Problem to solve:
Please output the lines shown below exactly as they appear.

■ ■ ■ ■

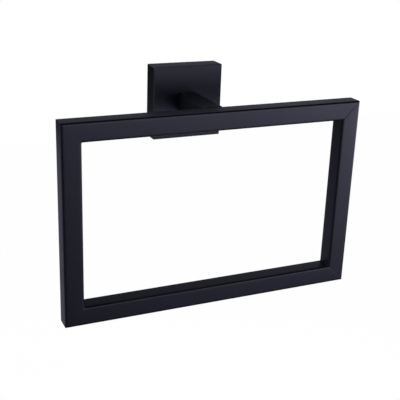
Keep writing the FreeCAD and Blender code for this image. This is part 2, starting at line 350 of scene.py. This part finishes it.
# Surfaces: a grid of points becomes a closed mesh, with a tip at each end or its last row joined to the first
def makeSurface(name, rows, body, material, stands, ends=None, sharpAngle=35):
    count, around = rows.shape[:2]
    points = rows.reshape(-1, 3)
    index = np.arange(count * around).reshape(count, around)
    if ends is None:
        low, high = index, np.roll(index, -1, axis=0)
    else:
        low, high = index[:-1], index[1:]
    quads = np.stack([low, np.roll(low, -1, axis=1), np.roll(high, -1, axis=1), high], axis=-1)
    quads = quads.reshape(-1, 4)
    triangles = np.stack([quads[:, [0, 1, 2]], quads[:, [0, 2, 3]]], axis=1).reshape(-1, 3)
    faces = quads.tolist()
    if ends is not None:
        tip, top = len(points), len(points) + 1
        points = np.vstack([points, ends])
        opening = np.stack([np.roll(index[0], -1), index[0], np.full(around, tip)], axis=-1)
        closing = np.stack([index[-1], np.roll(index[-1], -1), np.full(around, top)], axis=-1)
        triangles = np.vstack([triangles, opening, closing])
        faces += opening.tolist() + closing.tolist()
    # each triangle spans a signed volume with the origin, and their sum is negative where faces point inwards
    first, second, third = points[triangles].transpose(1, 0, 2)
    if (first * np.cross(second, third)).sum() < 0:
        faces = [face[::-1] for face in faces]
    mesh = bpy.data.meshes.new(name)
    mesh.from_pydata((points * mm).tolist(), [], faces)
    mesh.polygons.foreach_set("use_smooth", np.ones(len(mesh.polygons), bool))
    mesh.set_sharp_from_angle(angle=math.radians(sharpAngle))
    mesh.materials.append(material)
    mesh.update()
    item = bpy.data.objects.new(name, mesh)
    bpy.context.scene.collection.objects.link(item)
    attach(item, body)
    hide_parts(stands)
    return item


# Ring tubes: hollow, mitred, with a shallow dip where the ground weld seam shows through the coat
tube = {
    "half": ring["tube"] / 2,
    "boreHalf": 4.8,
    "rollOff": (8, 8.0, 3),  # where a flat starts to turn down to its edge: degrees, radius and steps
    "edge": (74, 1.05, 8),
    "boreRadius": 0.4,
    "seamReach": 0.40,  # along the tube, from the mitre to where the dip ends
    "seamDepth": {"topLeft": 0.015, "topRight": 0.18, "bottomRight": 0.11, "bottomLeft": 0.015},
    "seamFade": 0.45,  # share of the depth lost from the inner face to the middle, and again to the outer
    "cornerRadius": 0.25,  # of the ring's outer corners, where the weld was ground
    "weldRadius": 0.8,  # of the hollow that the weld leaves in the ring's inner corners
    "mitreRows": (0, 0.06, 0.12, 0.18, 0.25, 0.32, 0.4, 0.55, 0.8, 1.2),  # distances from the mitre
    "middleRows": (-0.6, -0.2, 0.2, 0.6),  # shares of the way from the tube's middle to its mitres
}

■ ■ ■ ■

Written response:
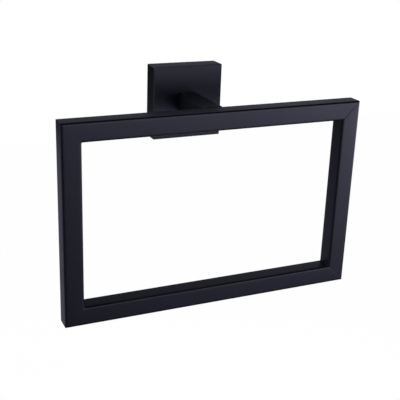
Keep writing the FreeCAD and Blender code for this image. This is part 2, starting at line 350 of scene.py. This part finishes it.
# Surfaces: a grid of points becomes a closed mesh, with a tip at each end or its last row joined to the first
def makeSurface(name, rows, body, material, stands, ends=None, sharpAngle=35):
    count, around = rows.shape[:2]
    points = rows.reshape(-1, 3)
    index = np.arange(count * around).reshape(count, around)
    if ends is None:
        low, high = index, np.roll(index, -1, axis=0)
    else:
        low, high = index[:-1], index[1:]
    quads = np.stack([low, np.roll(low, -1, axis=1), np.roll(high, -1, axis=1), high], axis=-1)
    quads = quads.reshape(-1, 4)
    triangles = np.stack([quads[:, [0, 1, 2]], quads[:, [0, 2, 3]]], axis=1).reshape(-1, 3)
    faces = quads.tolist()
    if ends is not None:
        tip, top = len(points), len(points) + 1
        points = np.vstack([points, ends])
        opening = np.stack([np.roll(index[0], -1), index[0], np.full(around, tip)], axis=-1)
        closing = np.stack([index[-1], np.roll(index[-1], -1), np.full(around, top)], axis=-1)
        triangles = np.vstack([triangles, opening, closing])
        faces += opening.tolist() + closing.tolist()
    # each triangle spans a signed volume with the origin, and their sum is negative where faces point inwards
    first, second, third = points[triangles].transpose(1, 0, 2)
    if (first * np.cross(second, third)).sum() < 0:
        faces = [face[::-1] for face in faces]
    mesh = bpy.data.meshes.new(name)
    mesh.from_pydata((points * mm).tolist(), [], faces)
    mesh.polygons.foreach_set("use_smooth", np.ones(len(mesh.polygons), bool))
    mesh.set_sharp_from_angle(angle=math.radians(sharpAngle))
    mesh.materials.append(material)
    mesh.update()
    item = bpy.data.objects.new(name, mesh)
    bpy.context.scene.collection.objects.link(item)
    attach(item, body)
    hide_parts(stands)
    return item


# Ring tubes: hollow, mitred, with a shallow dip where the ground weld seam shows through the coat
tube = {
    "half": ring["tube"] / 2,
    "boreHalf": 4.8,
    "rollOff": (8, 8.0, 3),  # where a flat starts to turn down to its edge: degrees, radius and steps
    "edge": (74, 1.05, 8),
    "boreRadius": 0.4,
    "seamReach": 0.40,  # along the tube, from the mitre to where the dip ends
    "seamDepth": {"topLeft": 0.015, "topRight": 0.18, "bottomRight": 0.11, "bottomLeft": 0.015},
    "seamFade": 0.45,  # share of the depth lost from the inner face to the middle, and again to the outer
    "cornerRadius": 0.25,  # of the ring's outer corners, where the weld was ground
    "weldRadius": 0.8,  # of the hollow that the weld leaves in the ring's inner corners
    "mitreRows": (0, 0.06, 0.12, 0.18, 0.25, 0.32, 0.4, 0.55, 0.8, 1.2),  # distances from the mitre
    "middleRows": (-0.6, -0.2, 0.2, 0.6),  # shares of the way from the tube's middle to its mitres
}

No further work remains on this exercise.